> Dataset excerpt:
——————

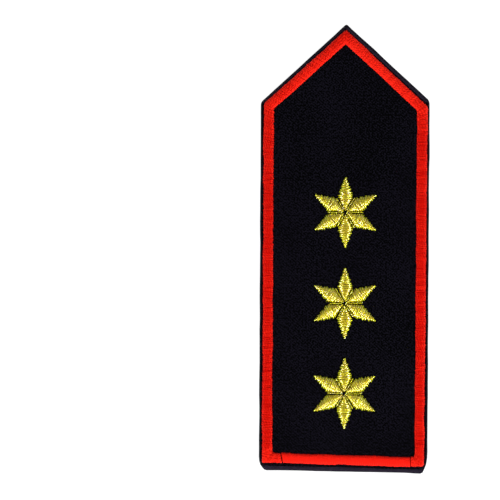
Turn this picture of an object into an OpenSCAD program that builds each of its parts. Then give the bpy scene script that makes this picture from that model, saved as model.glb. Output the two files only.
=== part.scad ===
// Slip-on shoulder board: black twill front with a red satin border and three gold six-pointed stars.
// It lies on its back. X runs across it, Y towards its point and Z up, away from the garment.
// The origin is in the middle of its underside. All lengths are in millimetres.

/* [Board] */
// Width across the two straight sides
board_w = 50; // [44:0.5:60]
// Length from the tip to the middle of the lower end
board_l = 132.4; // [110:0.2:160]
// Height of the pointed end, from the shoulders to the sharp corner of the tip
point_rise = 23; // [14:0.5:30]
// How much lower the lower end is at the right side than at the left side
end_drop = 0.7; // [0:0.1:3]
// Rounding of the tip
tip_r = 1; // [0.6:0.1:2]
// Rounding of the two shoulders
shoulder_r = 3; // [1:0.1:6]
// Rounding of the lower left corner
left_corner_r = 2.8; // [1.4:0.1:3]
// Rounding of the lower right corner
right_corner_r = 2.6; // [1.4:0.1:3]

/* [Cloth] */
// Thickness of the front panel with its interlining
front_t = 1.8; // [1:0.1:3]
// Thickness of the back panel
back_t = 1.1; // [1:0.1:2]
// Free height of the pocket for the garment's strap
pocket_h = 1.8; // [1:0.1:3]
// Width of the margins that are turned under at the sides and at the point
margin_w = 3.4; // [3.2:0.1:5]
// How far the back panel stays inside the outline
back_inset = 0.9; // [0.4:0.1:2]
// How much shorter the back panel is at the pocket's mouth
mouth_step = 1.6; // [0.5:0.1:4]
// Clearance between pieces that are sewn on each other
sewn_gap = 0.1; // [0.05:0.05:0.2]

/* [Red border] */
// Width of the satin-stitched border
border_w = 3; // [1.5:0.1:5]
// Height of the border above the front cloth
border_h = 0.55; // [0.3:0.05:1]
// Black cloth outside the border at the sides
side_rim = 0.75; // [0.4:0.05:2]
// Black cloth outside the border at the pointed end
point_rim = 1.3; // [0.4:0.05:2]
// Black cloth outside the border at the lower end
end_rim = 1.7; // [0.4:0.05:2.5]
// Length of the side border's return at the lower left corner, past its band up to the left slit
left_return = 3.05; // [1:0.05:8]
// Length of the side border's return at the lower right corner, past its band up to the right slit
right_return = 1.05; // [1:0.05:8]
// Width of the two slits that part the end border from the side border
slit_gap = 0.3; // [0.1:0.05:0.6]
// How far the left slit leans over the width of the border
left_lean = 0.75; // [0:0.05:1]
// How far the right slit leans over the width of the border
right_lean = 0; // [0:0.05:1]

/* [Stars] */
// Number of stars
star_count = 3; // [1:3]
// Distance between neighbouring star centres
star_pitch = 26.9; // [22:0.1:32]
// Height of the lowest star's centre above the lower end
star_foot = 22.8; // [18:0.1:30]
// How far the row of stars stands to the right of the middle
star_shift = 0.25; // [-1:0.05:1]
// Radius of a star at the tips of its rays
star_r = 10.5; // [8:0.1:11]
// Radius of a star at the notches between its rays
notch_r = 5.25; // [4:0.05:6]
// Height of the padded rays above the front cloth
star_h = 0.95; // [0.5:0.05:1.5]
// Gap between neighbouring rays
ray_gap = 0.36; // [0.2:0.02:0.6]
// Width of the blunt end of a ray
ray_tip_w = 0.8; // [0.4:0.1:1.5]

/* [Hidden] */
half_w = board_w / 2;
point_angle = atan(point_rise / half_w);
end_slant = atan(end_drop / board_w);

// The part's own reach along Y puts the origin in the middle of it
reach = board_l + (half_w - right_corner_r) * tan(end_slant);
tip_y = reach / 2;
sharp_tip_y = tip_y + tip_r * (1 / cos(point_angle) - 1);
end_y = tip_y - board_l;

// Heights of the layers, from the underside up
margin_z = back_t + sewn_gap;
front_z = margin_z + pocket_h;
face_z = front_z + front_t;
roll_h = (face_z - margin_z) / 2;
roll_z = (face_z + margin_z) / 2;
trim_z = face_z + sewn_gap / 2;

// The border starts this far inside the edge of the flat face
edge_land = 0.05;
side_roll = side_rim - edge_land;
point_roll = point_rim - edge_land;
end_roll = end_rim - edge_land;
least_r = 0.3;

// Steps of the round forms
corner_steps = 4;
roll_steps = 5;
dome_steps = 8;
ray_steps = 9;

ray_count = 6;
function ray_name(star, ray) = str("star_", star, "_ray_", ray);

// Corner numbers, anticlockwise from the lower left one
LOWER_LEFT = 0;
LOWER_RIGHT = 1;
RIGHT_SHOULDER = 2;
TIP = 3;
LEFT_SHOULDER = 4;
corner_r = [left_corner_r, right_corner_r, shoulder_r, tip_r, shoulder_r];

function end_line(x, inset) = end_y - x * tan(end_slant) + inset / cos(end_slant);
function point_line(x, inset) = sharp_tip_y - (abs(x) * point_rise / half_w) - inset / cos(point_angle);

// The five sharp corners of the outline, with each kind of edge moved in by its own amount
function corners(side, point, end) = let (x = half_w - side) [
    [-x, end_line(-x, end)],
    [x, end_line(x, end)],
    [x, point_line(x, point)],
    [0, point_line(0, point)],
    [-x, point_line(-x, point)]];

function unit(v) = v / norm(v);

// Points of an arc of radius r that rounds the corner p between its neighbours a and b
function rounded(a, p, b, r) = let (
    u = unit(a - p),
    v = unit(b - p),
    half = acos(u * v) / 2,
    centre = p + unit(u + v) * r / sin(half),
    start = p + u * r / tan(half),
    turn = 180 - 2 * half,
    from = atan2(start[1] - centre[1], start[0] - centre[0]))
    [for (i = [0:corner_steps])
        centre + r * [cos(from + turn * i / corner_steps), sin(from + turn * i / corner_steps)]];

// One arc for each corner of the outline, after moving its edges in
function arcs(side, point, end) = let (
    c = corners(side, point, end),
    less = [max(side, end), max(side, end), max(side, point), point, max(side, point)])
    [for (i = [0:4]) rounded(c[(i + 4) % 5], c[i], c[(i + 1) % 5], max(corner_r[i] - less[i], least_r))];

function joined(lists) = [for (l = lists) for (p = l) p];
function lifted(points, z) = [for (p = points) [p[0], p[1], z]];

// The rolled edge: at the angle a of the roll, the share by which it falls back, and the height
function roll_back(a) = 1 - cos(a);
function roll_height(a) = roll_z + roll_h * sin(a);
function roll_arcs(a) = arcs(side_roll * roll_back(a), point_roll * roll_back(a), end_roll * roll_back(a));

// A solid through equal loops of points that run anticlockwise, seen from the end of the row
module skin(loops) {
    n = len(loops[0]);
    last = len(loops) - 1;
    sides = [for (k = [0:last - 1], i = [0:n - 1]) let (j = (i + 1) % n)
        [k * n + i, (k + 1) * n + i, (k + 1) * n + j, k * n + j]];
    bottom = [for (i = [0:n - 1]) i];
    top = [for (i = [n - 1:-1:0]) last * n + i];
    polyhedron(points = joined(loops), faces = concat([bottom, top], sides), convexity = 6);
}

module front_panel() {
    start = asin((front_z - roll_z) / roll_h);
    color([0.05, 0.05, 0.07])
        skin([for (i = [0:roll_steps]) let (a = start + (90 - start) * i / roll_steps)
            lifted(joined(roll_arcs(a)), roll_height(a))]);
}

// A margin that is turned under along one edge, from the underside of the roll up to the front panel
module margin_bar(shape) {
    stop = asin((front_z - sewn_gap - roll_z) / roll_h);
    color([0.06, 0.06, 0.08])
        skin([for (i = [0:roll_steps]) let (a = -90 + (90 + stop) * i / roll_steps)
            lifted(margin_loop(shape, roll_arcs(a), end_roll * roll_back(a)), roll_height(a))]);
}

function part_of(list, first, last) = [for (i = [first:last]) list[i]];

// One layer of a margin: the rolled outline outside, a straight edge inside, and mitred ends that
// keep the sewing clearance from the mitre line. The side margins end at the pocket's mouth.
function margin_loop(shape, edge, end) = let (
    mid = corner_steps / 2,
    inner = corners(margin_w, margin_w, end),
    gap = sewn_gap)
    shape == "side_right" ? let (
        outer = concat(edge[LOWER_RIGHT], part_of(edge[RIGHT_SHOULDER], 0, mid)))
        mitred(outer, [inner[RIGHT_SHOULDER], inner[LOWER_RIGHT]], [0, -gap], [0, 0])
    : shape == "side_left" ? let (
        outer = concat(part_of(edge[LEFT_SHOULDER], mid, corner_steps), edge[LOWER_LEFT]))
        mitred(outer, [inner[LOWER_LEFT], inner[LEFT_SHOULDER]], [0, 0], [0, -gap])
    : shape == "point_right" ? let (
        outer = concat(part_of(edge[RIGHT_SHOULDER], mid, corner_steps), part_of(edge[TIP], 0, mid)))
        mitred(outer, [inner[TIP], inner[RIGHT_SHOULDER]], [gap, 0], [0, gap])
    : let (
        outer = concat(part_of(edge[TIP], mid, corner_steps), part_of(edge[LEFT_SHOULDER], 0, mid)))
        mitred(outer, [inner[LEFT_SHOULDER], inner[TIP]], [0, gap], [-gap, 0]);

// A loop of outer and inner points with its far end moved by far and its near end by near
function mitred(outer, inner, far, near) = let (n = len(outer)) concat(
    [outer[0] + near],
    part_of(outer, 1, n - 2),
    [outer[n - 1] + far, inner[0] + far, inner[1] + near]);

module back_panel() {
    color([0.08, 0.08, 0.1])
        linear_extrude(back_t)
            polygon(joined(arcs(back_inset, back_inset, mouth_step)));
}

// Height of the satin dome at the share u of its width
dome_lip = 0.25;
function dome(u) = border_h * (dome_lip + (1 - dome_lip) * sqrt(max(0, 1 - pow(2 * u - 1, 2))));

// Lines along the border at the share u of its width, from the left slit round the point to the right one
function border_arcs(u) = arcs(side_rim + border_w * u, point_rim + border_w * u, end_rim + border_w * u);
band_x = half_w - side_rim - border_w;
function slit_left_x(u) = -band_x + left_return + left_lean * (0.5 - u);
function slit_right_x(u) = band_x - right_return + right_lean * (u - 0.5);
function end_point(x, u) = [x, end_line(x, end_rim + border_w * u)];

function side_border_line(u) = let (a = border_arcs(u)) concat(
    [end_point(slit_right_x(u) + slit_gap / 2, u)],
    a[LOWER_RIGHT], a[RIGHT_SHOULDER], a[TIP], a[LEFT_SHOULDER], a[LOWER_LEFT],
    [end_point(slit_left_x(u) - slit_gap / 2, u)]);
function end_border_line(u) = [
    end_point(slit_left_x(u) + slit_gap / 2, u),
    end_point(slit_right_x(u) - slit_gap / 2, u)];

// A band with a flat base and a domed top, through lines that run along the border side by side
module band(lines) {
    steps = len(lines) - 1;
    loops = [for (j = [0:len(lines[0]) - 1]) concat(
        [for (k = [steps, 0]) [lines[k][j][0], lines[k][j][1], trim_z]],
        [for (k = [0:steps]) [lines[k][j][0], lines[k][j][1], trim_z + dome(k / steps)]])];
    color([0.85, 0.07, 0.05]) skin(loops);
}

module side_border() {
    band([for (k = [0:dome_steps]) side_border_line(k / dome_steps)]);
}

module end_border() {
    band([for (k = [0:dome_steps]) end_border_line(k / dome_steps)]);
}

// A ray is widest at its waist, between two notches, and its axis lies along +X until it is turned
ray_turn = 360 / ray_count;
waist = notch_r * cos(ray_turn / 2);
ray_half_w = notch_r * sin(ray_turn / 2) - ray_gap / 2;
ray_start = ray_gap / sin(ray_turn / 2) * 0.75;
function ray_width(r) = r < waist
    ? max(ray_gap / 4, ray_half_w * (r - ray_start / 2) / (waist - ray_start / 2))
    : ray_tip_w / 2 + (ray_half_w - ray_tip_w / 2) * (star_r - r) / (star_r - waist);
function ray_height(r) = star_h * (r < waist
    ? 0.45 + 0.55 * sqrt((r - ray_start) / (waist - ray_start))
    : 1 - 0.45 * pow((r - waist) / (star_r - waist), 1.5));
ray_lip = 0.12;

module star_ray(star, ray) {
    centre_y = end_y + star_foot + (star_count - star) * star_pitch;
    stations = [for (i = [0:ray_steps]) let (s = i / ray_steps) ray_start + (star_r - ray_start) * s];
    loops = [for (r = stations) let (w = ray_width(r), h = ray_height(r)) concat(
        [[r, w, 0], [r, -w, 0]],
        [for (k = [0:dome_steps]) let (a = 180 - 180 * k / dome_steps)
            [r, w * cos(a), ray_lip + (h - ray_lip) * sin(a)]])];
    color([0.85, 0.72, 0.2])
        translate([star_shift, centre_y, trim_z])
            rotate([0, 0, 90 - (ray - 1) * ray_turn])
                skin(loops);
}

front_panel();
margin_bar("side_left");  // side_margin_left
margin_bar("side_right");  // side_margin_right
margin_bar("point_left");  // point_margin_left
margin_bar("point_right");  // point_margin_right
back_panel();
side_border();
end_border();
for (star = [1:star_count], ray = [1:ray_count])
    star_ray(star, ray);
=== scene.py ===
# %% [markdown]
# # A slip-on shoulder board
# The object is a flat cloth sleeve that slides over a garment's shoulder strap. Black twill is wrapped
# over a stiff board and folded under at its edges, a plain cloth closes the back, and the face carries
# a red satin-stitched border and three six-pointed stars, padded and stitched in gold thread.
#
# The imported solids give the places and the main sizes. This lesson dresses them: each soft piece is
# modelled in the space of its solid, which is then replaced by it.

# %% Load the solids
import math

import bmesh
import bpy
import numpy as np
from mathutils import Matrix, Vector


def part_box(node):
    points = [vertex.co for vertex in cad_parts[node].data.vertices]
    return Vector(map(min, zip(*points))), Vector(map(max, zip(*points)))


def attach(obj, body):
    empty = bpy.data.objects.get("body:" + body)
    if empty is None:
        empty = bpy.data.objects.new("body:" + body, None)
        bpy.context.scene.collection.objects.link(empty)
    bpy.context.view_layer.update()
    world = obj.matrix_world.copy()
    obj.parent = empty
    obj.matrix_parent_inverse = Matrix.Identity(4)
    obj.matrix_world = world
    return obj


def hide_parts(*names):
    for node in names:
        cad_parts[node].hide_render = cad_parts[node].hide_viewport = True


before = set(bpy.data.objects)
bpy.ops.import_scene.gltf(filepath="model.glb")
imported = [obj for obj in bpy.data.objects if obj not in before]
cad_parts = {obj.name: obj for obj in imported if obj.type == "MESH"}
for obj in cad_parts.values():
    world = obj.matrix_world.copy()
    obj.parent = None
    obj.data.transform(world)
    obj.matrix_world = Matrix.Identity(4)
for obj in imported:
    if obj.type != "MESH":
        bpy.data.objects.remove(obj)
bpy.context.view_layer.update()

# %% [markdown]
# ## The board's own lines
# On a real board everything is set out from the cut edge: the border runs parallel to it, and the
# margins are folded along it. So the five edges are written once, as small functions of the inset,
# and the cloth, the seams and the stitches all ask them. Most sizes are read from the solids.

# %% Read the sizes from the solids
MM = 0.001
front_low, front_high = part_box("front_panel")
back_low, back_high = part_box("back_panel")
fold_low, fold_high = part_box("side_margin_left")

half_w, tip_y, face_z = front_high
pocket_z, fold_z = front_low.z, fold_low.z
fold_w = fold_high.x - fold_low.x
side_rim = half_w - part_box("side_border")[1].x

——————

> Work to do: Where a line contains the string "names", extract that line.

> Output of the exercise:
def hide_parts(*names):
    for node in names:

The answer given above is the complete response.